Print out every line, exactly as written.

::::

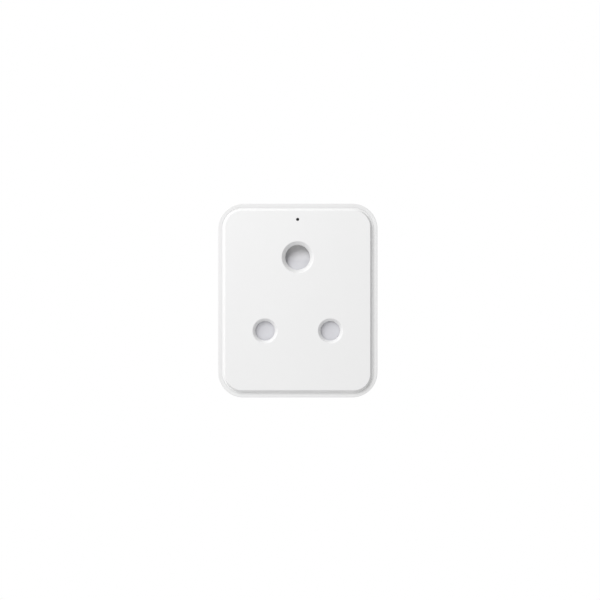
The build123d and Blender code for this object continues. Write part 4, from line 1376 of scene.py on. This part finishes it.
@dataclass
class Relay:
    """The latching relay: base, cover, yoke, armature and a wound bobbin."""

    wire_radius: float = 0.11 * MM
    core_radius: float = 2.7 * MM
    end_gap: float = 0.02 * MM

    def tree(self, material: bpy.types.Material) -> GeometryTree:
        """Make the tree of a close winding along X over a plain inner layer.

        Args:
            material: what the wire is made of.

        Returns:
            The tree.
        """
        g = GeometryTree(
            "relay_winding_tree",
            {"radius": 4.0 * MM, "wire": 0.1 * MM, "length": 13.0 * MM, "core": 2.6 * MM, "x": 0.0, "y": 0.0,
             "z": 0.0},
        )
        size = g.entry
        turns = g.math("DIVIDE", size["length"], g.math("MULTIPLY", size["wire"], 2.0))
        outer = g.math("SUBTRACT", size["radius"], size["wire"])
        coil = g.wired(g.helix(outer, size["length"], turns, 36), size["wire"], 6)
        mean = g.math("MULTIPLY", g.math("ADD", size["core"], outer), 0.5)
        path = g.node("GeometryNodeCurvePrimitiveCircle", {"Resolution": 48, "Radius": mean})
        wall = g.math("SUBTRACT", outer, size["core"])
        section = g.node("GeometryNodeCurvePrimitiveQuadrilateral", {"Width": wall, "Height": size["length"]})
        under = g.node(
            "GeometryNodeCurveToMesh", {"Curve": path.outputs[0], "Profile Curve": section.outputs[0]}
        )
        raised = g.moved(under.outputs[0], z=g.math("MULTIPLY", size["length"], 0.5))
        laid = g.turned(g.joined([coil, raised]), (0, 90, 0))
        g.close(g.moved(laid, size["x"], size["y"], size["z"]), material)
        return g

    def fit(self, paints: Paints) -> None:
        """Dress the relay and wind its coil.

        Args:
            paints: the finishes by name.
        """
        dress(paints["black"], "relay_base", "relay_cover")
        dress(paints["bobbin"], "relay_bobbin")
        dress(paints["iron"], "relay_yoke", "relay_armature")
        dress(paints["manganin"], "relay_blade", "relay_fixed_contact")
        low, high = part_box("relay_winding")
        centre = middle("relay_winding")
        sizes = {
            "radius": (high.z - low.z) / 2,
            "wire": self.wire_radius,
            "length": high.x - low.x - 2 * self.wire_radius - 2 * self.end_gap,
            "core": self.core_radius,
            "x": low.x + self.wire_radius + self.end_gap,
            "y": centre.y,
            "z": centre.z,
        }
        piece = self.tree(paints["wire"]).build("relay_coil_winding", sizes)
        settle(piece, "housing", ["relay_winding"])
        log.info("relay and its winding")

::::

▶ [Final answer]:
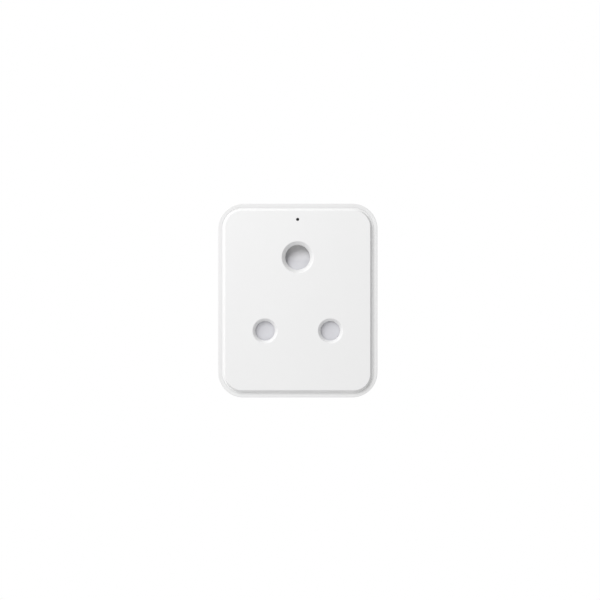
The build123d and Blender code for this object continues. Write part 4, from line 1376 of scene.py on. This part finishes it.
@dataclass
class Relay:
    """The latching relay: base, cover, yoke, armature and a wound bobbin."""

    wire_radius: float = 0.11 * MM
    core_radius: float = 2.7 * MM
    end_gap: float = 0.02 * MM

    def tree(self, material: bpy.types.Material) -> GeometryTree:
        """Make the tree of a close winding along X over a plain inner layer.

        Args:
            material: what the wire is made of.

        Returns:
            The tree.
        """
        g = GeometryTree(
            "relay_winding_tree",
            {"radius": 4.0 * MM, "wire": 0.1 * MM, "length": 13.0 * MM, "core": 2.6 * MM, "x": 0.0, "y": 0.0,
             "z": 0.0},
        )
        size = g.entry
        turns = g.math("DIVIDE", size["length"], g.math("MULTIPLY", size["wire"], 2.0))
        outer = g.math("SUBTRACT", size["radius"], size["wire"])
        coil = g.wired(g.helix(outer, size["length"], turns, 36), size["wire"], 6)
        mean = g.math("MULTIPLY", g.math("ADD", size["core"], outer), 0.5)
        path = g.node("GeometryNodeCurvePrimitiveCircle", {"Resolution": 48, "Radius": mean})
        wall = g.math("SUBTRACT", outer, size["core"])
        section = g.node("GeometryNodeCurvePrimitiveQuadrilateral", {"Width": wall, "Height": size["length"]})
        under = g.node(
            "GeometryNodeCurveToMesh", {"Curve": path.outputs[0], "Profile Curve": section.outputs[0]}
        )
        raised = g.moved(under.outputs[0], z=g.math("MULTIPLY", size["length"], 0.5))
        laid = g.turned(g.joined([coil, raised]), (0, 90, 0))
        g.close(g.moved(laid, size["x"], size["y"], size["z"]), material)
        return g

    def fit(self, paints: Paints) -> None:
        """Dress the relay and wind its coil.

        Args:
            paints: the finishes by name.
        """
        dress(paints["black"], "relay_base", "relay_cover")
        dress(paints["bobbin"], "relay_bobbin")
        dress(paints["iron"], "relay_yoke", "relay_armature")
        dress(paints["manganin"], "relay_blade", "relay_fixed_contact")
        low, high = part_box("relay_winding")
        centre = middle("relay_winding")
        sizes = {
            "radius": (high.z - low.z) / 2,
            "wire": self.wire_radius,
            "length": high.x - low.x - 2 * self.wire_radius - 2 * self.end_gap,
            "core": self.core_radius,
            "x": low.x + self.wire_radius + self.end_gap,
            "y": centre.y,
            "z": centre.z,
        }
        piece = self.tree(paints["wire"]).build("relay_coil_winding", sizes)
        settle(piece, "housing", ["relay_winding"])
        log.info("relay and its winding")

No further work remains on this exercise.